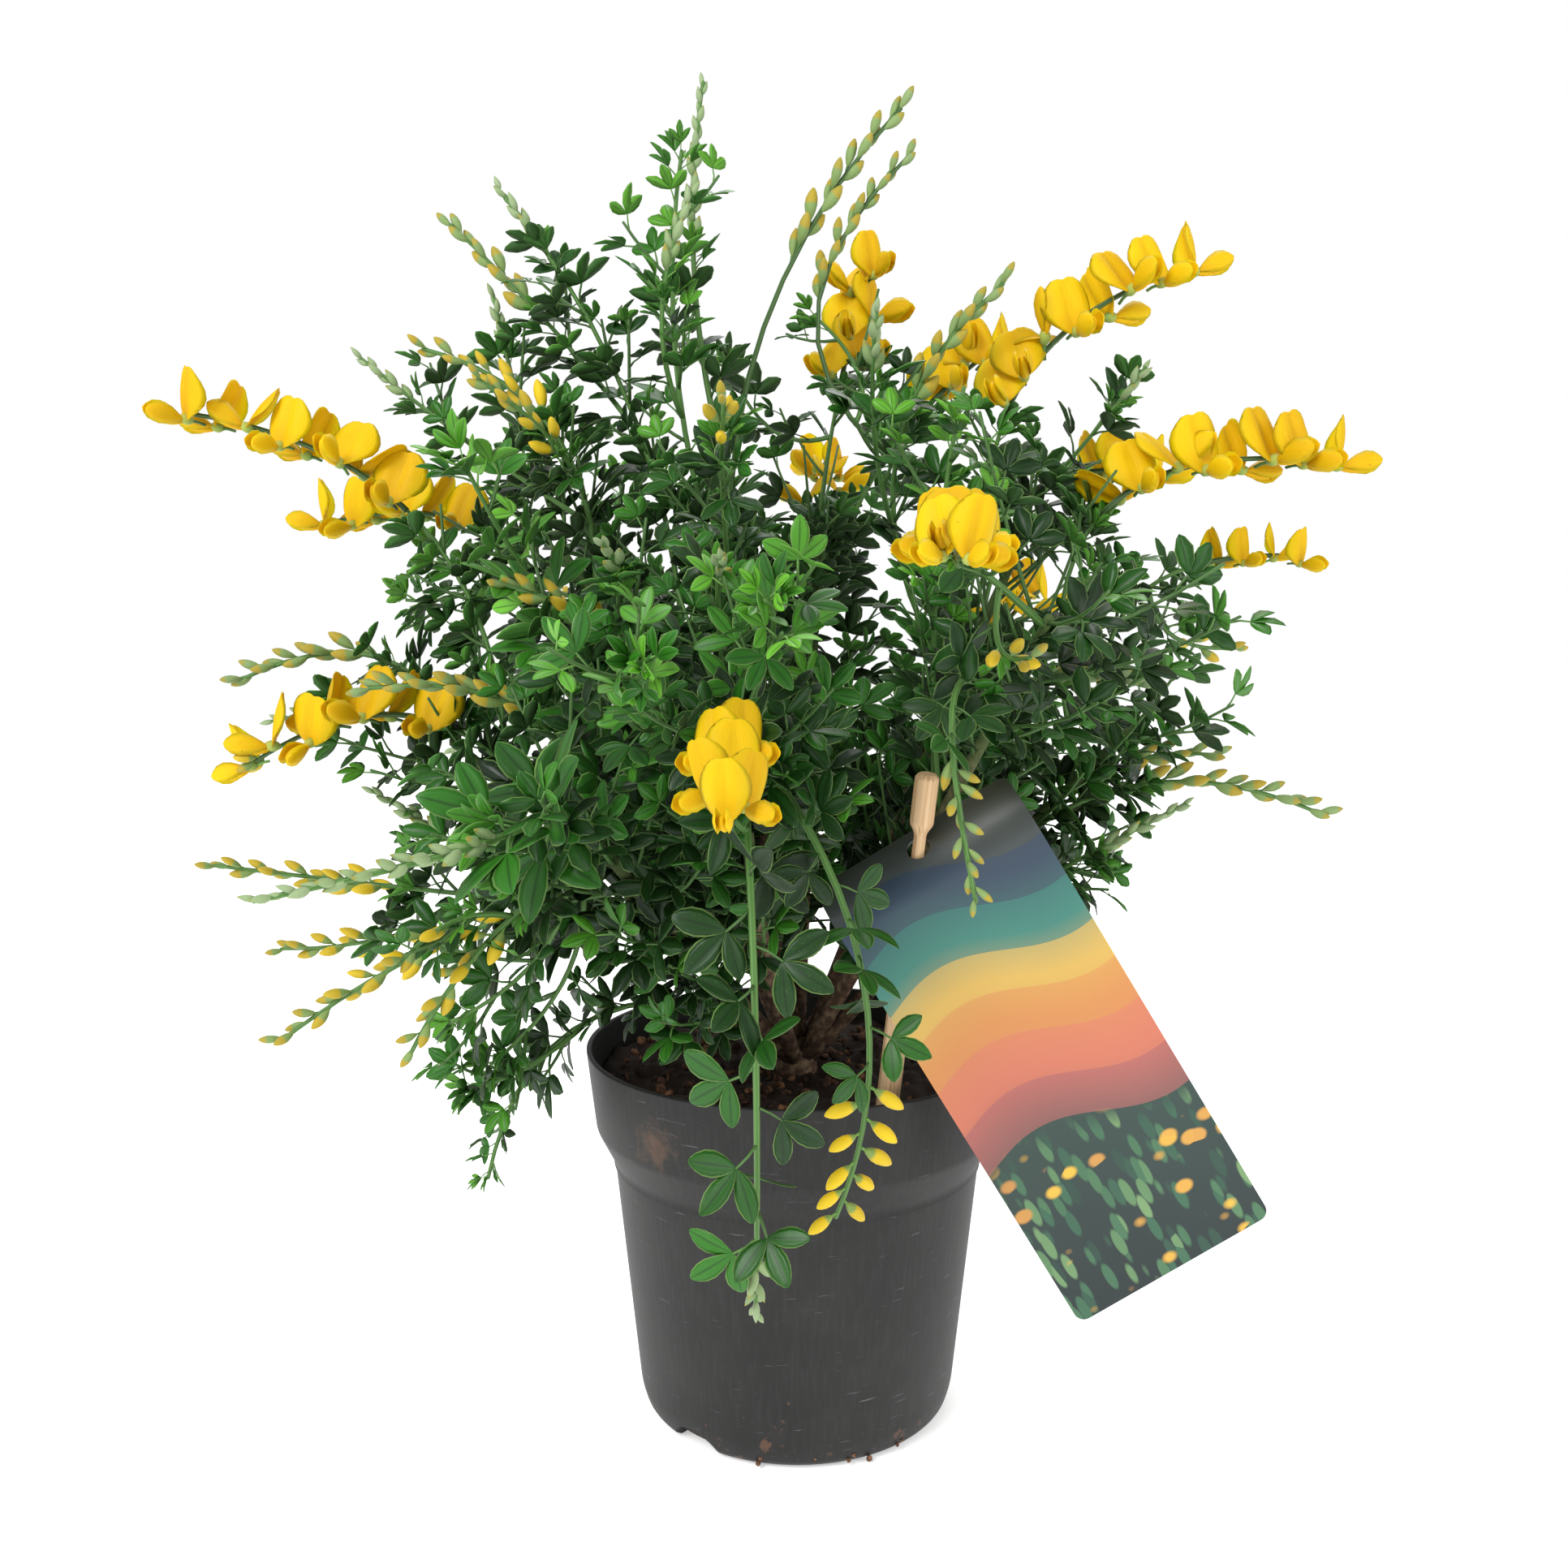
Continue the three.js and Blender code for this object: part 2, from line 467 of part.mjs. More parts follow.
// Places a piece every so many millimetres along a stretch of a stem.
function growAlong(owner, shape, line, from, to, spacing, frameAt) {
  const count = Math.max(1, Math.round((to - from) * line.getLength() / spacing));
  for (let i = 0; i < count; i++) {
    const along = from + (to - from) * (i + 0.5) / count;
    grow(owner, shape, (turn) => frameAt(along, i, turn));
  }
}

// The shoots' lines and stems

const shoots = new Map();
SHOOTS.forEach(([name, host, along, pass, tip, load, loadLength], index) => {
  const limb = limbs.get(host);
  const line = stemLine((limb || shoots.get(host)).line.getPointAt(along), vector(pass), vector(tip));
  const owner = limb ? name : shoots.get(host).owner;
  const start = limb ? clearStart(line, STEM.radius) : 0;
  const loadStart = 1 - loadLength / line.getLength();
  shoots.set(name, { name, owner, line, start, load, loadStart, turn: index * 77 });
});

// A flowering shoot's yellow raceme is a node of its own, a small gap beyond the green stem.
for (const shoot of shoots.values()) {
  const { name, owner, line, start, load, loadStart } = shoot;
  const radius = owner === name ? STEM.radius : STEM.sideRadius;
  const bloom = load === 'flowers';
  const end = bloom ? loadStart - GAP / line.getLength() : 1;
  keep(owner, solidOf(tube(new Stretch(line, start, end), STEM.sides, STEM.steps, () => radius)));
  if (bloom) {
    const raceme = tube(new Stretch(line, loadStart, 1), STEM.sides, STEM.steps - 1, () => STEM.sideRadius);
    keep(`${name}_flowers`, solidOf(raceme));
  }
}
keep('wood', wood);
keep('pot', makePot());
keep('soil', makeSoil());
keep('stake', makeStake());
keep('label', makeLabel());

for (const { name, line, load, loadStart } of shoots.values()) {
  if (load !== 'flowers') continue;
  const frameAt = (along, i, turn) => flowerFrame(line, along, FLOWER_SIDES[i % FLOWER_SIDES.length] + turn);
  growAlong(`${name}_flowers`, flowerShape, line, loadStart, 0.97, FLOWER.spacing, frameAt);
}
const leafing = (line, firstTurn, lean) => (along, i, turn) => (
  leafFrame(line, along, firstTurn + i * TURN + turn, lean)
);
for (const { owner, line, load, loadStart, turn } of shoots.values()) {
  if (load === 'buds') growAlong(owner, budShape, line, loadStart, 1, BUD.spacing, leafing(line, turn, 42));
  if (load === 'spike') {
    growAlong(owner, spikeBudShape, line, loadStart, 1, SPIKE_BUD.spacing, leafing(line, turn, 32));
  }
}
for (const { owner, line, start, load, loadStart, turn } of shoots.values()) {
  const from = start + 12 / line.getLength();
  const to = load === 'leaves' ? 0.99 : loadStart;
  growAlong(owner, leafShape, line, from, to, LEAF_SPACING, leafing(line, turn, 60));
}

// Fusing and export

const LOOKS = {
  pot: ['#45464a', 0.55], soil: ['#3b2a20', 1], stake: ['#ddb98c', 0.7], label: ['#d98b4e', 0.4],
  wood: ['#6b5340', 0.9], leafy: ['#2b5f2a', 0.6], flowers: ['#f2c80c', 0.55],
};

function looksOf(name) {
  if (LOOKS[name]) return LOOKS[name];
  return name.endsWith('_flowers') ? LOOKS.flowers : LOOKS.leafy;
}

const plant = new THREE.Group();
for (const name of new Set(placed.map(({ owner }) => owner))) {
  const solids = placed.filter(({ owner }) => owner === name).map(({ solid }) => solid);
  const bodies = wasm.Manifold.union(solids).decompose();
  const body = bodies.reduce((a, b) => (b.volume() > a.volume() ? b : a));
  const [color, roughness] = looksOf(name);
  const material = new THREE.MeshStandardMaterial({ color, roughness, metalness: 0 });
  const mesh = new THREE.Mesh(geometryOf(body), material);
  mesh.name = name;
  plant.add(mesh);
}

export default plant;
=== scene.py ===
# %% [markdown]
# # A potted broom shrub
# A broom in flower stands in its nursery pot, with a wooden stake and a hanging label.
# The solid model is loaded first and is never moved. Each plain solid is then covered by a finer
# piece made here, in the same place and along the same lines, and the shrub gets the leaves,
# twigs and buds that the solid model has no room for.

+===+

* Objective: Make an exact copy of every line from the one with "const plant = new THREE.Group();" to the end of the data, with the first and last of those lines included.

* Task response:
const plant = new THREE.Group();
for (const name of new Set(placed.map(({ owner }) => owner))) {
  const solids = placed.filter(({ owner }) => owner === name).map(({ solid }) => solid);
  const bodies = wasm.Manifold.union(solids).decompose();
  const body = bodies.reduce((a, b) => (b.volume() > a.volume() ? b : a));
  const [color, roughness] = looksOf(name);
  const material = new THREE.MeshStandardMaterial({ color, roughness, metalness: 0 });
  const mesh = new THREE.Mesh(geometryOf(body), material);
  mesh.name = name;
  plant.add(mesh);
}

export default plant;
=== scene.py ===
# %% [markdown]
# # A potted broom shrub
# A broom in flower stands in its nursery pot, with a wooden stake and a hanging label.
# The solid model is loaded first and is never moved. Each plain solid is then covered by a finer
# piece made here, in the same place and along the same lines, and the shrub gets the leaves,
# twigs and buds that the solid model has no room for.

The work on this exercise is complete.